Lesbian Visits a Whore House

A popular whore house was visited by a lesbian. The lesbian requested a 15 year old, and the madam replied, "I'm sorry, we don't serve minors to lickers."

Check The Buffet

In a Texas bar, the bartender Fred was fed up with penis boasting from the regulars. So to put an end to all the boasting Fred says to them "whip 'em out". Fred pulls a yard stick from under the bar, at the same time a gay guy walks into the bar. Fred ask the man if there is something that he can get for him. The gay guy replies "I was going to get a beer, but I'll check your buffet first."

Measure Up

Four friends met up after a game of golf, and while one man went to get drinks, the other three spoke about how successful their sons are:

Guy 1: My son is so successful he owns a sports car dealership and just gave his best friend a Ferrari 488 GTB.

Guy 2: Thats nothing, my son runs Gulfstream and just gave his best friend a G650.

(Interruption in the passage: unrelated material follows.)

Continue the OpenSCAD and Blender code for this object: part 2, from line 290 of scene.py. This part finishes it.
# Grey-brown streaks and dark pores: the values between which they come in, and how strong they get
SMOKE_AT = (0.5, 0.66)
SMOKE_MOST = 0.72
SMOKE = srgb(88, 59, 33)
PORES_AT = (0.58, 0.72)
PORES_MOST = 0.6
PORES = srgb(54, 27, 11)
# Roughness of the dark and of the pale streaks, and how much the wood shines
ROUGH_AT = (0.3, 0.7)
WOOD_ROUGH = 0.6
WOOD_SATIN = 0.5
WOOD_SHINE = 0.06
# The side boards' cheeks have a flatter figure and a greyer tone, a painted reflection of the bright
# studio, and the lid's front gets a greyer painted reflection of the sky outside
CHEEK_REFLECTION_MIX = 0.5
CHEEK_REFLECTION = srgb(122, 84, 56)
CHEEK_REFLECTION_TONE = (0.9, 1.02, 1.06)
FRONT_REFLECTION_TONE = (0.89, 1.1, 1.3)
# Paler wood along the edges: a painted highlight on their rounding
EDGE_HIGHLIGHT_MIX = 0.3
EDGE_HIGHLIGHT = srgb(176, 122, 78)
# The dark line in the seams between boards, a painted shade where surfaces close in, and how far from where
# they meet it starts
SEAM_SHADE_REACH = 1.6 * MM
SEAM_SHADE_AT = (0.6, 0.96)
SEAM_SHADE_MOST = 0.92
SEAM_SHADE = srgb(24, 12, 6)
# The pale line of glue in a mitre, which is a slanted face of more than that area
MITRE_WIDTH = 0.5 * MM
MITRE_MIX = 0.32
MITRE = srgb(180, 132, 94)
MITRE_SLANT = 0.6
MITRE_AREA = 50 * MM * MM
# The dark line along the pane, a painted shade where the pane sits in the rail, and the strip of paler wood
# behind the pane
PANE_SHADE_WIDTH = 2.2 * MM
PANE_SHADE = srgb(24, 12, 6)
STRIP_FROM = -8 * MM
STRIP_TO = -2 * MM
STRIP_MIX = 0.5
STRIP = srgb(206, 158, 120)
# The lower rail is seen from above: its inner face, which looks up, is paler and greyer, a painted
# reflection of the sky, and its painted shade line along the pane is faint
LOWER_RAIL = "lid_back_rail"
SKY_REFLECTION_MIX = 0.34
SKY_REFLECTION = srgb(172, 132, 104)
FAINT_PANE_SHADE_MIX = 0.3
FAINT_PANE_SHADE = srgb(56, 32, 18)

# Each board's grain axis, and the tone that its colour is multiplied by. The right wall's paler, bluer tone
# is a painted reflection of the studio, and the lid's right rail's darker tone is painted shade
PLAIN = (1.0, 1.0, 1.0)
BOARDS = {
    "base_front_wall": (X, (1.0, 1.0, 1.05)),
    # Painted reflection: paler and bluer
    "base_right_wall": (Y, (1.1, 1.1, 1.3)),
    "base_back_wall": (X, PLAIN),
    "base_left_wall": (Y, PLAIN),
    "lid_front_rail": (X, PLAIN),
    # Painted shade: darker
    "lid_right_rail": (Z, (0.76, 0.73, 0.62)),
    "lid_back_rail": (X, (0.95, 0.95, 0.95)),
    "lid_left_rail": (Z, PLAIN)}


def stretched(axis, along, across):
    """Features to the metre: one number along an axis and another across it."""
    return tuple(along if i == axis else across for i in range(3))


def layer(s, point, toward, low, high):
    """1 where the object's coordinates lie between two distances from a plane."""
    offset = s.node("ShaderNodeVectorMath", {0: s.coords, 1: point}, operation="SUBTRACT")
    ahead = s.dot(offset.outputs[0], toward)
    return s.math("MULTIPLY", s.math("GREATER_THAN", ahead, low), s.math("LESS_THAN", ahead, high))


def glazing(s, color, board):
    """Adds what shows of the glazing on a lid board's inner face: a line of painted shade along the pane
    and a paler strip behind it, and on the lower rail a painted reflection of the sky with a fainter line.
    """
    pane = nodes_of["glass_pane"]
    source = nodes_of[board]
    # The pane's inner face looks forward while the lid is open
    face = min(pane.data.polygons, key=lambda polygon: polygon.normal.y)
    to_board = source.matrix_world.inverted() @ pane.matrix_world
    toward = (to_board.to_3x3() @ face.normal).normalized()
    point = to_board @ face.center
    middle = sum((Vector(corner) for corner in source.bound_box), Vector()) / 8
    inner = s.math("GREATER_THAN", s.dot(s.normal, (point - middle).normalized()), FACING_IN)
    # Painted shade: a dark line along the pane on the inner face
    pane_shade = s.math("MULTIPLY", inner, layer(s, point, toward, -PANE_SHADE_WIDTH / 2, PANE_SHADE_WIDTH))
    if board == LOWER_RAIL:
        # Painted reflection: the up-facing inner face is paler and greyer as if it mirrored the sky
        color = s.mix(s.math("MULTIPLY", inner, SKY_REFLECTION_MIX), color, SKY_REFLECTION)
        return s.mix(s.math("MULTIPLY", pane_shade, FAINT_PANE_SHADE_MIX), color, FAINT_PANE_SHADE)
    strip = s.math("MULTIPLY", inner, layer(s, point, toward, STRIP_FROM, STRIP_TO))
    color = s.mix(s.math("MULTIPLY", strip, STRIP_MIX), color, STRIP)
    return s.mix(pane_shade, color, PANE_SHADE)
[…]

Guy 3: Well my son is more success than that, he owns an architecture firm and just gave his best friend a French Chateau.

Guy 4 walks back to the group of the other 3 guys.

Guy 4: Hey guys what are we talking about?

Guy 1: Oh, we are talking about how successful our sons are.

Guy 4: Well, my son is a Gay stripper.

Guy 2: You must be so disappointed.  What caused him to be so unsuccessful in life?

Guy 4: Actually, he is doing very well for himself. He just got a new Ferrari, his own private jet, and a French castle from his three boyfriends.

First Time At A Gay Bar

A belligerent drunk walks into a bar and hollers: "I can lick any man in the place!" The nearest customer looks him up and down, then says: "Crude, but direct. Tell me, is this your first time in a gay bar?"

Elton John - Wind

David Furnish has a terrible flatulence problem. Poor Elton John.

It seems to me, he lives his life, just handling the wind.